Would that be the original REP MOVS/STOS, or the "fast strings" (P6)? Or the "this time we really mean it fast strings" (Ivy Bridge)? Or the "honestly, just trust us this time fast strings" (Ice Lake)?

> Now, with a cache miss taking tens to hundreds of cycles or more, it seems a few extra clock cycles decoding more complex instructions to avoid that is the better option

You can have both, actually. E.g. RISC-V with the compressed instruction extension achieves higher code density than x86-64.

> and dedicated hardware for things like AES and SHA256 obviously can't be beat by a "pure RISC"

Well, if you're really looking for minimal instruction sets, RISC is way bloated; IIRC single-instruction computers can be Turing complete. Obviously they are not very useful in practice. I think a better approximation of the RISC philosophy is "death to microcode", that is, the instruction set should match the hardware that the chip has.
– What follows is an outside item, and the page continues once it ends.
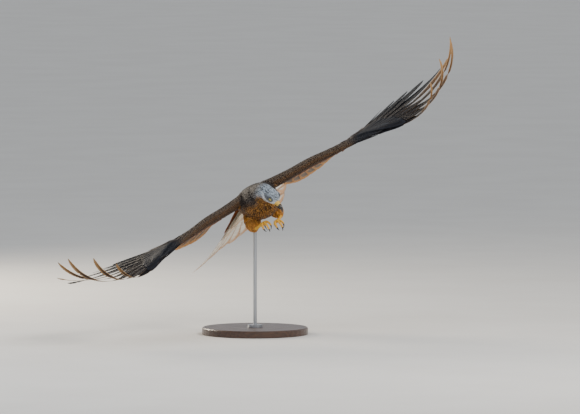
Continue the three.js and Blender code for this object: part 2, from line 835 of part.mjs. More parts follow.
const legs = { right: leg("right"), left: leg("left") };

// Stand, made upright and turned into the bird's frame for the cut
const place = new THREE.Matrix4()
  .makeRotationX(-NOSE_UP * DEG)
  .multiply(new THREE.Matrix4().makeRotationY(-BANK * DEG));
const over = point(...OVER_BASE).applyMatrix4(place);
const birdAt = point(-over.x, -over.y, HEIGHT);
place.setPosition(birdAt);
const unplace = place.clone().invert();
const rodTop = HEIGHT + over.z - 62 + ROD_INTO_BODY;
const base = closed(
  new THREE.LatheGeometry(
    [
      new THREE.Vector2(0, 0),
      new THREE.Vector2(BASE_RADIUS, 0),
      new THREE.Vector2(BASE_RADIUS, BASE_HEIGHT - BASE_BEVEL),
      new THREE.Vector2(BASE_RADIUS - BASE_BEVEL, BASE_HEIGHT),
      new THREE.Vector2(0, BASE_HEIGHT),
    ],
    48,
  ).rotateX(Math.PI / 2),
);
const rodBottom = BASE_HEIGHT + GAP;
function rodShape(radius, top, flange) {
  const profile = [new THREE.Vector2(0, rodBottom)];
  if (flange) {
    profile.push(new THREE.Vector2(FLANGE_RADIUS, rodBottom));
    profile.push(new THREE.Vector2(FLANGE_RADIUS, rodBottom + FLANGE_HEIGHT));
  } else profile.push(new THREE.Vector2(radius, rodBottom));
  profile.push(new THREE.Vector2(radius, rodBottom + (flange ? FLANGE_HEIGHT : 0)));
  profile.push(new THREE.Vector2(radius, top));
  profile.push(new THREE.Vector2(0, top));
  return new THREE.LatheGeometry(profile, 24).rotateX(Math.PI / 2);
}
const rod = closed(rodShape(ROD_RADIUS, rodTop, true));
const rodHole = closed(
  rodShape(ROD_RADIUS + ROD_HOLE_CLEARANCE, rodTop + ROD_HOLE_CLEARANCE, false).applyMatrix4(unplace),
);
const torso = largest(torsoRaw.subtract(rodHole));

// Materials
const paint = (color, roughness, metalness = 0) =>
  new THREE.MeshStandardMaterial({ color, roughness, metalness });
const RUFOUS = paint(0x8a4f2c, 0.9);
const BROWN = paint(0x5a4636, 0.9);
const DARK = paint(0x2c2a2c, 0.85);
const PALE = paint(0xb9b2a8, 0.9);
const TAIL = paint(0xb5764a, 0.9);
const YELLOW = paint(0xd9a83a, 0.6);
const HORN = paint(0x25211f, 0.4);
const EYE = paint(0xd9cf9a, 0.1);
const WOOD = paint(0x4a3324, 0.5);
const STEEL = paint(0xb8babc, 0.35, 1);

// The bird in its own frame, turned into the air above the base
const bird = new THREE.Group();
bird.applyMatrix4(place);
function addTo(group, name, shape, material) {
  const mesh = new THREE.Mesh(geometryOf(shape), material);
  mesh.name = name;
  group.add(mesh);
}
const clearHead = (shape) => largest(onHead(shape));
addTo(bird, "torso", torso, RUFOUS);
addTo(bird, "neck", neck, PALE);
addTo(bird, "head", largest(onHead(headLocal).subtract(torsoGrown)), PALE);
addTo(bird, "cere", clearHead(cereLocal), YELLOW);
addTo(bird, "bill_upper", clearHead(billUpperLocal), HORN);
addTo(bird, "bill_lower", clearHead(sectionLoft(BILL_LOWER, 14)), HORN);
addTo(bird, "eye_left", onHead(eyes[0]), EYE);
addTo(bird, "eye_right", onHead(eyes[1]), EYE);
addTo(bird, "tail", tail, TAIL);
addTo(bird, "wing_arm_left", armLeft, BROWN);
addTo(bird, "wing_hand_left", handLeft, DARK);
addTo(bird, "wing_arm_right", mirrored(armLeft), BROWN);
addTo(bird, "wing_hand_right", mirrored(handLeft), DARK);
for (const side of ["left", "right"]) {
  addTo(bird, "thigh_" + side, legs[side].thigh, RUFOUS);
  const clear = legs[side].claws.map((claw) => largest(claw.subtract(legs[side].foot)));
  addTo(bird, "foot_" + side, largest(legs[side].foot), YELLOW);
  clear.forEach((claw, k) => addTo(bird, "claw_" + side + "_" + (k + 1), claw, HORN));
}

const kite = new THREE.Group();
kite.add(bird);
addTo(kite, "stand_base", base, WOOD);
addTo(kite, "stand_rod", rod, STEEL);

export default kite;
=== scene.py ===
# %% [markdown]
# # A red kite on a display stand
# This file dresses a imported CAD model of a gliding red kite, and each step can be read and run on its own.
# The bird is life size. It banks on a steel rod, with its head bent down to its lifted feet.
# The solids say where every part is. Here they get one skin, feathers, eyes, horn and a finished stand.
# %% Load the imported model
import math

import bpy
import numpy as np
from mathutils import Matrix, Vector, noise
from mathutils.bvhtree import BVHTree


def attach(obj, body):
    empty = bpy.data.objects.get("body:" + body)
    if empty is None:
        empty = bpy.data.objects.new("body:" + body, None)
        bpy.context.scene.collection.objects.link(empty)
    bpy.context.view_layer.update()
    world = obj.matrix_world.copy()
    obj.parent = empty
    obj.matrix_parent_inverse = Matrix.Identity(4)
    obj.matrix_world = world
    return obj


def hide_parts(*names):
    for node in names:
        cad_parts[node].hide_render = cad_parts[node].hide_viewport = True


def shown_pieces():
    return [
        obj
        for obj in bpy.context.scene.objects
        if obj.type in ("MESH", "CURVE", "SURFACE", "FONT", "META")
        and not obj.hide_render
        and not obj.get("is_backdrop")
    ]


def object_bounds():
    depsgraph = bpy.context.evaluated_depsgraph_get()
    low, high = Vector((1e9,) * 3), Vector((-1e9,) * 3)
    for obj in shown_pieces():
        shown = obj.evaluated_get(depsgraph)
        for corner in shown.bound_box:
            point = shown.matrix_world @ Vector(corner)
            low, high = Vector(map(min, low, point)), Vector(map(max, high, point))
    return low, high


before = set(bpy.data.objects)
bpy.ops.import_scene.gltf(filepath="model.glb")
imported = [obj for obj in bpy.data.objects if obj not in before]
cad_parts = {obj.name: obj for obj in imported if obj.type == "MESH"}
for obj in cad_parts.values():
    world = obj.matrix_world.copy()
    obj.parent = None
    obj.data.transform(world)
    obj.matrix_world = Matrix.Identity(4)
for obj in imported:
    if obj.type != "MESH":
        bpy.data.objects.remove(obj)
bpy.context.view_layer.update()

# %% [markdown]
# ## The bird's own frame
# A bird is easiest to describe level: x to its left, y to its tail, z up, in millimetres.
# The whole bird is then banked and tipped once. Doing it the other way round, with every feather typed in
# the tilted pose, would make each number hard to read, so every later cell works in the level frame.
# %% From the bird's frame to the scene
BANK = math.radians(28)
NOSE_UP = math.radians(8)
HEIGHT = 0.440
# The place in the bird, in metres, that stands over the middle of the base
OVER_BASE = np.array([0.0, 0.020, -0.015])
TURN = np.array(Matrix.Rotation(-NOSE_UP, 3, "X") @ Matrix.Rotation(-BANK, 3, "Y"))
OVER = TURN @ OVER_BASE
BIRD_AT = np.array([-OVER[0], -OVER[1], HEIGHT])


def to_scene(points):
    """Bird-frame millimetres to scene metres."""
    return np.asarray(points, float) @ TURN.T * 0.001 + BIRD_AT


def ahead(x, forward, up):
    return np.array([x, -forward, up], float)


def unit(v):
    v = np.asarray(v, float)
    return v / np.maximum(np.linalg.norm(v, axis=-1, keepdims=True), 1e-9)


def curve_through(points, count):
    """A smooth curve of count points through a table of rows, with any number of values in a row."""
    rows = np.asarray(points, float)
    padded = np.vstack([2 * rows[0] - rows[1], rows, 2 * rows[-1] - rows[-2]])
    spots = np.linspace(0, len(rows) - 1 - 1e-9, count)
    k = spots.astype(int)
    t = (spots - k)[:, None]
    a, b, c, d = (padded[k + i] for i in range(4))
    return 0.5 * (2 * b + (c - a) * t + (2 * a - 5 * b + 4 * c - d) * t**2 + (3 * b - a - 3 * c + d) * t**3)


print("middle of the back at", BIRD_AT.round(3))

# %% [markdown]
# ## Camera
# The picture was taken with a long lens, slightly above the bird and a little to its right side.
# A long lens far away keeps both wing tips the same scale. A short lens close by would swell the head.
# %% Camera
CAMERA_AZIMUTH = math.radians(-15)
CAMERA_ELEVATION = math.radians(4)
CAMERA_DISTANCE = 25.0
VIEW_WIDTH = 1.856
AIM_RIGHT, AIM_DOWN = 0.1142, 0.0307
toward = np.array([
    math.sin(CAMERA_AZIMUTH) * math.cos(CAMERA_ELEVATION),
    -math.cos(CAMERA_AZIMUTH) * math.cos(CAMERA_ELEVATION),
    math.sin(CAMERA_ELEVATION),
])
rightward = np.array([math.cos(CAMERA_AZIMUTH), math.sin(CAMERA_AZIMUTH), 0.0])
upward = np.cross(toward, rightward)
look_at = BIRD_AT + AIM_RIGHT * rightward - AIM_DOWN * upward
camera_data = bpy.data.cameras.new("camera")
camera_data.sensor_width = 36
camera_data.lens = 36 * CAMERA_DISTANCE / VIEW_WIDTH
camera_data.clip_start = 1
camera_data.clip_end = 400
camera = bpy.data.objects.new("camera", camera_data)
camera.matrix_world = Matrix((
    (rightward[0], upward[0], toward[0], 0),
    (rightward[1], upward[1], toward[1], 0),
    (rightward[2], upward[2], toward[2], 0),
    (0, 0, 0, 1),
))
camera.location = look_at + toward * CAMERA_DISTANCE
bpy.context.scene.collection.objects.link(camera)
bpy.context.scene.camera = camera
print("lens", round(camera_data.lens), "mm")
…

So if your chip has dedicated HW for some crypto or hashing algorithm, I wouldn't consider it "un-RISCy" to expose that in the ISA.

tlb · on March 22, 2018

Behold the OSX library version of memcpy, 177 instructions long: https://gist.github.com/tlbtlbtlb/6f6fdc5154210dc72950d8ef02.... It unrolls to 128 byte chunks. Presumably it's enough faster than REP MOVS to justify the memory footprint.

I believe most libc implementations are similar, such as glibc: https://sourceware.org/git/?p=glibc.git;a=blob_plain;f=strin...